Heineken USA’s courtship of U.S. soccer fits nicely within its marketing strategy for the Heineken brand that it’s dubbed “Be a man of the world.” Heineken has enlisted actor Benicio del Toro to inform drinkers that it takes 15 years to become a Heineken brewmaster and that Heineken has made its way to 192 countries. It’s convinced James Corden to pitch Heineken on CBS’s “Late Late Show.” It’s made Neil Patrick Harris the pitchman for Heineken Light and has him dropping references to Cascade hops used in the brewing process. It’s counting on a worldly, informed consumer to make the leap from a $20 case of Budweiser or Miller Lite to a $32 case of Heineken that’s closer to craft beer prices.

“Now consumers can talk about the ingredients to the point that, when we had our global brewmaster mention that we brew with three ingredients, we had a consumer ask: ‘Well, what about the yeast?’ ” Teles says. “Then we had the opportunity for our global brewmaster to clarify that yeast is a catalyst and not an ingredient, and consumers loved it.”

Heineken made a more overt play for beer geeks back in 2015, when it bought half of Petaluma, Calif.-based Lagunitas Brewing Co. That craft brewer went on to purchase stakes in Santa Rosa, Calif.-based Moonlight Brewing, Austin, Texas-based Independence Brewing and Charleston, S.C.-based Southend Brewery (which it turned into a Lagunitas taproom). Heineken bought the remaining stake of Lagunitas in May just before scooping up Bellaire, Mich.-based Short’s Brewing.

However, getting into craft meant relinquishing marketing and sales control and letting Lagunitas work the way it has for decades. Where Heineken is focused on hitting 112 million consumers with a media blitz, getting them to try a beer, then getting them to consume it regularly — the “funnel” approach — you just aren’t going to hit 70% of U.S. drinkers with a craft beer that scarcely sells 1 million barrels.

“What we see with our colleagues at Lagunitas in Petaluma is that their funnel is inverted,” Teles says. “They tell a small amount of people about their beer, but allow word of mouth to spread it to their friends. It’s an inverted pyramid that maximizes impact.”

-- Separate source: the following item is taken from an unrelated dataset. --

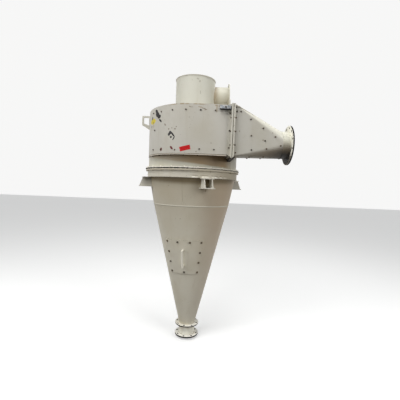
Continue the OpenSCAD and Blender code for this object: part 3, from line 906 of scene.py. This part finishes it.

But Heineken’s foray into craft beer doesn’t represent its greatest potential for U.S. growth, or its team’s greatest challenge. The import beer category in the U.S. grew 6.8% last year, according to the Brewers Association. That’s not only bigger than the 6.2% growth of craft beer during the same span, but is less than half of the more than 14% growth of Mexican beer brands in each of the past three years, according to Nielsen.

Heineken’s Dos Equis brand has yielded great success in recent years, not strictly as a Mexican import, but as a lifestyle brand. The “Most Interesting Man in the World” campaign helped make Dos Equis the No. 4 import brand in the U.S. (behind Heineken, Modelo and Corona) and gave it 3% growth in the first six months of 2017. However, Heineken has recently started putting some serious investment behind its Tecate brand, producing ads that mock President Donald Trump’s proposed border wall and support boxer Saul “Canelo” Alvarez (with a little help from Sylvester Stallone).

Yet Heineken aims Dos Equis marketing at a broad audience and considers it a premium product at roughly $31 per case. Tecate, meanwhile, is aimed squarely at bicultural Mexican-Americans and priced far lower at $20 a case.

“Because we are talking about two different brand personalities, we end up in different channels and different price points,” Teles says. “We have a ‘Win With Brands’ framework where we look at what is critical for brand uniqueness, brand relevance and brand presence.”

That three-point marketing plan defines “uniqueness” as positioning (high-end restaurants vs. neighborhood bars), visual identity (minimalist bottles vs. graphic cans) and “breakthrough communications” (broad humor vs. targeted celebrity). Brand “relevance,” meanwhile, means keeping the product fresh and pricing it for the right audience. As for presence, it’s all about maximizing distribution, visibility and promotions for all products.

Granted, Heineken doesn’t always get there. It unloaded the Mexican lager brand Sol to MillerCoors earlier this year when it couldn’t find a decent fit. It also occasionally has to float samples like its Strongbow varieties or its Amstel Xlight — a 90-calorie Amstel Light offshoot aimed at the same physically active drinkers as Michelob Light. In the Amstel Xlight example, that beer is still getting a test run in Arizona, Texas and Boston to see how folks will react, but Heineken is already trying to minimize the trial-and-error portion of its product launches.

Teles says Heineken has put considerable resources behind data-driven marketing that will, ideally, help it identify audiences, pair them with the right products and deliver to them the right ad message through a medium they’ll actually use. Without the resources of their larger U.S. competitors and the local presence and credibility of small craft brewers, Heineken has to dig for every advantage it can find. If big data and a relatively small portfolio can keep the pressure off, it could make Heineken a far larger player in U.S. beer than its mid-sized sales suggest.

“The marketing that we are going to do in five years’ time will have nothing to do with the marketing that we are doing as we speak,” Teles says.